There are an overwhelming amount of options when choosing the right track for your production; style, genre, mood, feel and tempo. Do you want the music to function as wallpaper / background or to shout out the message…to perfectly match the vision or, and in my opinion the most underused, juxtaposition to the vision to create a more impactful response.
A few great examples of this are the 1997 film Face Off, directed by John Woo, score by John Powell, during a horrifically violent and bloody gun battle. The director boldly chose to use a beautiful version of “Somewhere Over The Rainbow”, making the scene feel quite twisted and the violence so futile. Above all else though, it distinguished this fight scene from so many others. Another example is a recent film I wrote the score to, ‘The Last Showing’.
Again, a life or death fight scene involving two men, fighting to reach a gun, and between myself and the director Phil Hawkins, we decided to re-record a lush, filmic arrangement of Beethoven’s Moonlight Sonata for this one minute long scene. In this particular instance, once the action was in slow motion, accompanied by this slow and romantic track, this violent fight actually looked like a ballet, with beautifully choreographed dance moves, a truly absolute juxtaposition.
For me though, the Oscar winning 1986 film Platoon, DIRECTED BY OLIVER STONE and score by Georges Delerue beats them all. The death of Sgt. Elias exudes such emotion with the use of Samuel Barber’s Adagio For Strings, juxtaposing the slo-mo action of one of the films main character’s being shot. The natural sound of the helicopter blades and gunfire fading into the distance, leaving just the emotionally soaring strings is stunning.
The final example of this is a must see, for those interested in combining what seems to be inappropriate music with the vision is Stanley Kubrick’s 1964 film Dr. Strangelove, where he uses the wartime song “we’ll Meet Again” sang by Vera Lynn for a dramatic montage of exploding atom bombs.

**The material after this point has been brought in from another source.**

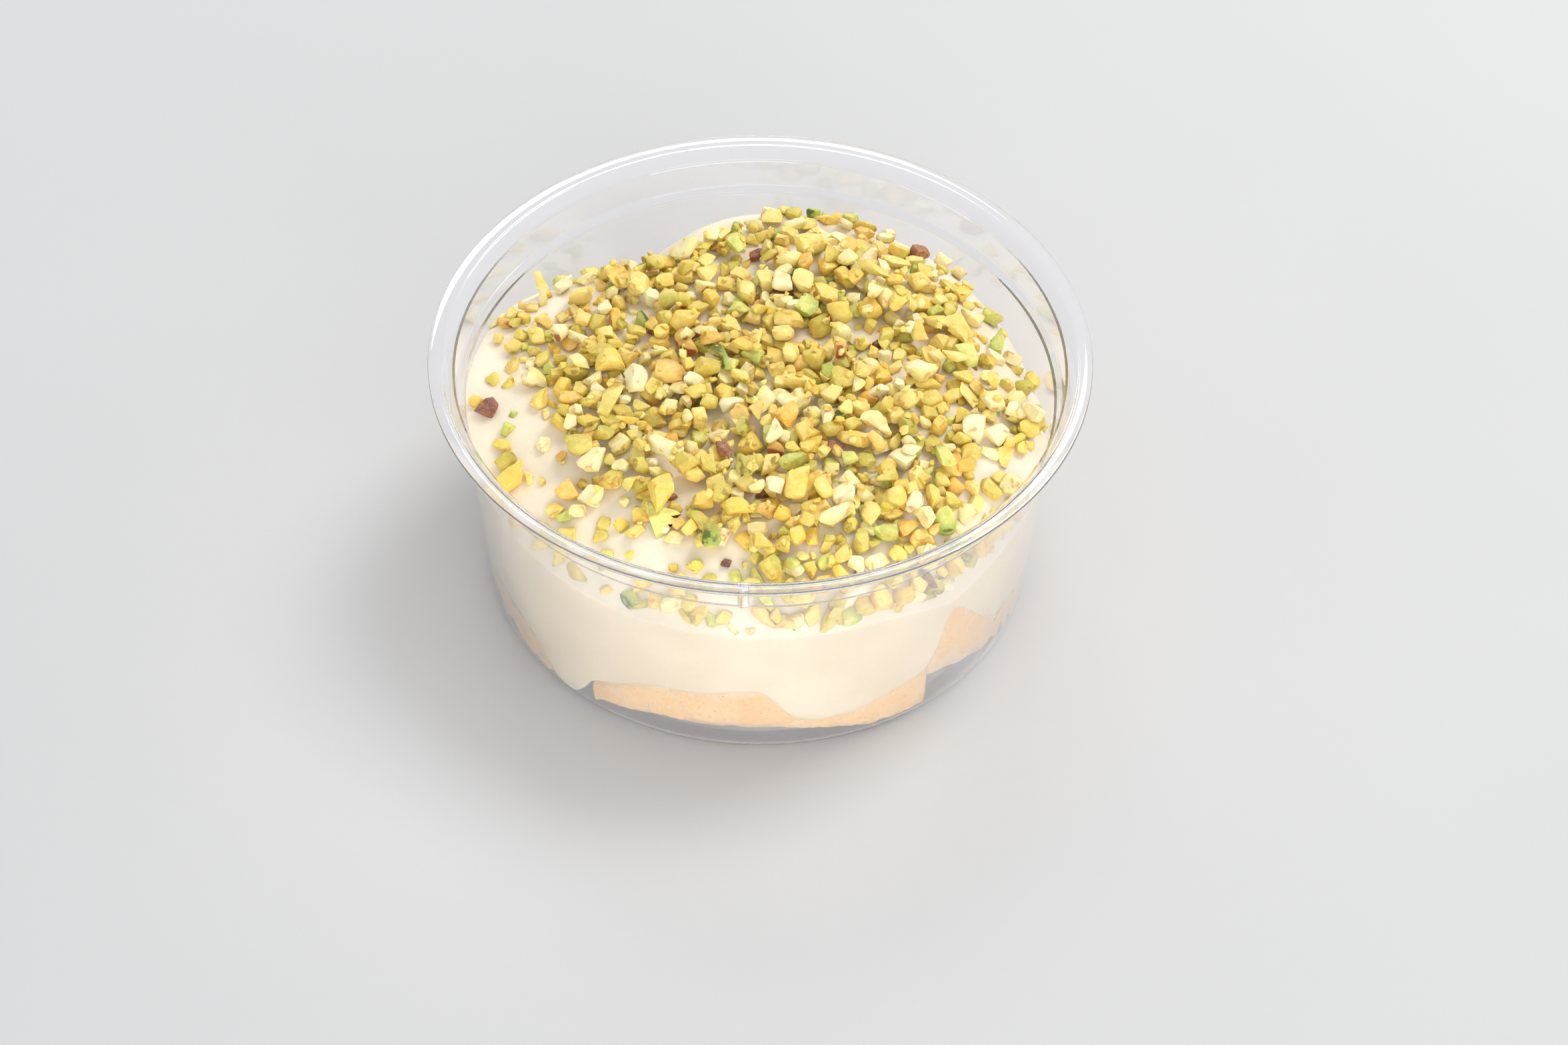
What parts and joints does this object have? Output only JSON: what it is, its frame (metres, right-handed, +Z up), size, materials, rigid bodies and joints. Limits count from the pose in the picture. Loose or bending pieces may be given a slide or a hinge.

(IT CAN MAKE SUCH AN UGLY ACT / SCENE ALMOST A THING OF BEAUTY), which can only provoke a response.
Don’t forget silence! Silence used well, is equally as important as music itself, especially within a film. It can either let the audience breathe, take in the dialogue, work out where the plot is going or can be used to create tension in its own right – perhaps with the addition of some natural sounds, such as breathing, heartbeat, clock ticking, distant howling wind etc.
Without silence, there would be no impact from the music, when it finally enters. Whether it bursts in or pours in, it’s all about the contrast from nothing to something. The starkest audio contrast is often found within horror movies, where you may find 5 minutes of intense, almost deafening silence, unexpectedly broken by a dramatic wall of music.

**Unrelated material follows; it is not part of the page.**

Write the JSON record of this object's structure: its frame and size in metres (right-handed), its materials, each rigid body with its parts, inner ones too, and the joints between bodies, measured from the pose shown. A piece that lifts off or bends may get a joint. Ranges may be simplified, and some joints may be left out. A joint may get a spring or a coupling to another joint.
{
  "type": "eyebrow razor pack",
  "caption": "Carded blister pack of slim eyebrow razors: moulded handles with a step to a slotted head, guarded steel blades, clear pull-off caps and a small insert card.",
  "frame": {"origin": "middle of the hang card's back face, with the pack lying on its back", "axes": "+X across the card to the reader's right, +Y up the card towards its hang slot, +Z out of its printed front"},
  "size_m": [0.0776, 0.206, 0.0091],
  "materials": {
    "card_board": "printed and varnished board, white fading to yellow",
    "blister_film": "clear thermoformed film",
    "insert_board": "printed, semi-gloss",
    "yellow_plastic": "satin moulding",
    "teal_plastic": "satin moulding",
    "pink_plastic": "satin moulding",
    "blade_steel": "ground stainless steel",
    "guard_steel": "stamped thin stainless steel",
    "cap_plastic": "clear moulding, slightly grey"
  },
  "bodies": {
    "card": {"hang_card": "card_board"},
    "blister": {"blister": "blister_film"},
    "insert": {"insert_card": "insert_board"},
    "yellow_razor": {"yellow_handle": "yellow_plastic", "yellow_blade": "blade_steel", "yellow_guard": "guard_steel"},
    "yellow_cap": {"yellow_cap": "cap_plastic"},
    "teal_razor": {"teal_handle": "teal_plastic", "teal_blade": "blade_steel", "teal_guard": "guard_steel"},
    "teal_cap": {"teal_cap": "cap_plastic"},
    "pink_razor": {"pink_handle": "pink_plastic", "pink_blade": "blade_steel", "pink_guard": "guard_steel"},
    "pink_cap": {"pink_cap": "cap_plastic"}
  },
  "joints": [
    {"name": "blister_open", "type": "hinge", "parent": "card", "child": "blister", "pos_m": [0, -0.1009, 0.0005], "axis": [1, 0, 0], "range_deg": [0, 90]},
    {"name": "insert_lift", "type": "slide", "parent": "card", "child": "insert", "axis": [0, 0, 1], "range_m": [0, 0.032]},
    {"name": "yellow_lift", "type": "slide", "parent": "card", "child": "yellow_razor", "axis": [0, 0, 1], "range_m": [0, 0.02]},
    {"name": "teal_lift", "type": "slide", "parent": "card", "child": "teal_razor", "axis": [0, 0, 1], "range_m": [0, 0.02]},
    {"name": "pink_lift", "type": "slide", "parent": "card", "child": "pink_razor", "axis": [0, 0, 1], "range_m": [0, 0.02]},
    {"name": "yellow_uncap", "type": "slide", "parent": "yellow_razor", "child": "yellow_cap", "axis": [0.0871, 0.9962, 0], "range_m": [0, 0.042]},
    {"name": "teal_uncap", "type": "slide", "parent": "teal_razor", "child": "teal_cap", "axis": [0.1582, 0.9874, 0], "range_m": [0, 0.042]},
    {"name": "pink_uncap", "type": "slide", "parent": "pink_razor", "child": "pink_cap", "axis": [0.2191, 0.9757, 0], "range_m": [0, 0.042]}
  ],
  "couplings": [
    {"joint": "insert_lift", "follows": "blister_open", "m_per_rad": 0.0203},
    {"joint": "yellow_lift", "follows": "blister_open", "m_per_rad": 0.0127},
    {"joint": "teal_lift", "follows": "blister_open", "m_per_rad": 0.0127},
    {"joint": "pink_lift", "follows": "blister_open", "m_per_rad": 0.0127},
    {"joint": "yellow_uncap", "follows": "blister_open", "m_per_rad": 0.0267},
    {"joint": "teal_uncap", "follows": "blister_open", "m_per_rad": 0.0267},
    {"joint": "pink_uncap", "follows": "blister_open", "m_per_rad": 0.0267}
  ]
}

Without silence there would be little contrast of audio dynamics, but more importantly, emotional dynamics of the production. A couple of good examples of silence being used to create intense emotion is the Cohen Brother’s film No Country For Old Men and the very desolate and emotionally draining film from 2000 Castaway, directed by Robert Zemeckis. This for me is the best example of what I’m saying.

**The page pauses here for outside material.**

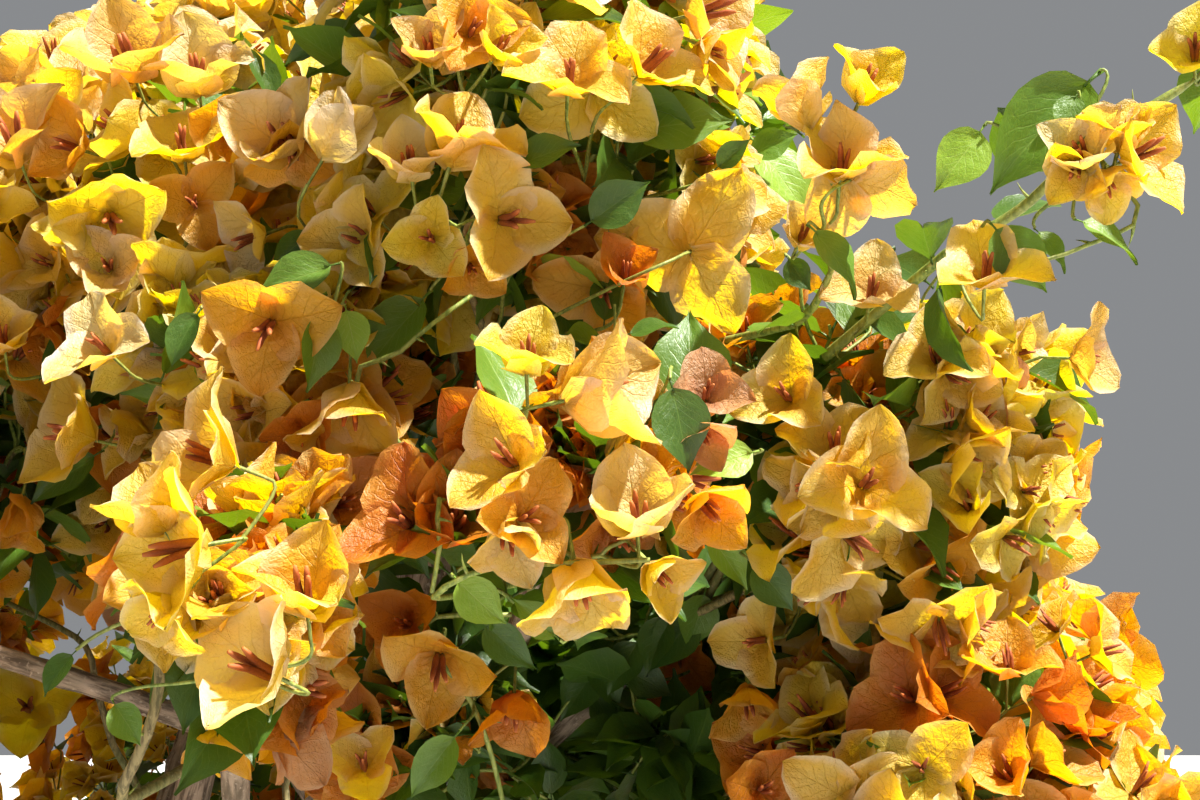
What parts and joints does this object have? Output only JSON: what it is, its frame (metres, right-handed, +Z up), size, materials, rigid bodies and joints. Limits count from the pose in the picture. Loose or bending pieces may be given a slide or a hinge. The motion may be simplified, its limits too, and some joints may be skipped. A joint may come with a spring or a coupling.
{
  "type": "bougainvillea bush",
  "caption": "Broad flowering bush on a short forked trunk: upright stems, side boughs, a shell of leafy masses and long shoots that end in sprays of papery golden bracts.",
  "frame": {"origin": "middle of the flat cut under the trunk, at ground level", "axes": "+Z up; -Y towards the side that the picture shows; +X to the right in that view"},
  "size_m": [1.59, 1.4503, 1.501],
  "materials": {
    "bark": "rough furrowed bark",
    "green_wood": "smooth green shoots",
    "leaves": "satin",
    "bracts": "thin and papery"
  },
  "bodies": {
    "root": {"trunk": "bark", "stem_front_right": "bark", "stem_top": "bark", "stem_left": "bark", "stem_back": "bark", "stem_front": "bark", "bough_left_upper": "bark", "bough_left_middle": "bark", "bough_left_front": "bark", "bough_front_left": "bark", "bough_front_centre": "bark", "bough_lower_centre": "bark", "bough_right_middle": "bark", "bough_right_lower": "bark", "bough_side_right": "bark", "bough_back_right": "bark", "bough_side_left": "bark", "bough_back_left": "bark", "bough_skirt_front": "bark", "bough_skirt_centre": "bark", "bough_skirt_corner": "bark", "bough_skirt_back": "bark", "bough_skirt_right": "bark", "bough_skirt_left": "bark", "shoot_right": "green_wood", "shoot_right_upper": "green_wood", "shoot_left": "green_wood", "shoot_back": "green_wood", "shoot_front": "green_wood", "mass_top": "leaves", "mass_front_top": "leaves", "mass_left_upper": "leaves", "mass_left_middle": "leaves", "mass_left_front": "leaves", "mass_front_centre": "leaves", "mass_front_left": "leaves", "mass_inner_front": "leaves", "mass_lower_centre": "leaves", "mass_right_middle": "leaves", "mass_right_lower": "leaves", "mass_crown_left": "leaves", "mass_crown_back": "leaves", "mass_back_right": "leaves", "mass_side_right": "leaves", "mass_side_left": "leaves", "mass_back_left": "leaves", "mass_skirt_front": "leaves", "mass_skirt_centre": "leaves", "mass_skirt_corner": "leaves", "mass_skirt_back": "leaves", "mass_skirt_right": "leaves", "mass_skirt_left": "leaves", "spray_right_upper": "bracts", "spray_right_shoot": "bracts", "spray_right_tip": "bracts", "spray_right_under": "bracts", "spray_left_tip": "bracts", "spray_back_tip": "bracts", "spray_front_tip": "bracts"}
  },
  "joints": []
}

The sparse score in this film is used brilliantly, in fact, there is hardly any score at all, just one theme, which not only gives the film a documentary feel to it, but also the loneliness Tom Hanks’ character CHUCK NOLAN must have felt being stranded so long and so far from home. Alan Silvestri scores just 2 scenes in this film – one, the heart-breaking scene when Chuck loses his one and only friend Wilson (his volleyball) in the ocean, see it here..
The second time this theme plays out is the final scene of the film where he’s back home, readjusting to normal society. He finally gets to deliver the package that he’s looked after, since being stranded on the island (don’t want to give too much away, if you’ve not seen the film, and you must!). Reaching a crossroads, the music emerges once again, as he realises he’s reached a crossroads in his life and now has to decide how he will continue.
The options seem endless…in fact, they probably are. However, you have a job to do and only have a certain amount of time and money to find that ‘perfect’ track, so by thinking of all the various things laid out in this 4 part guide, you'll be well on your way to making the right decision.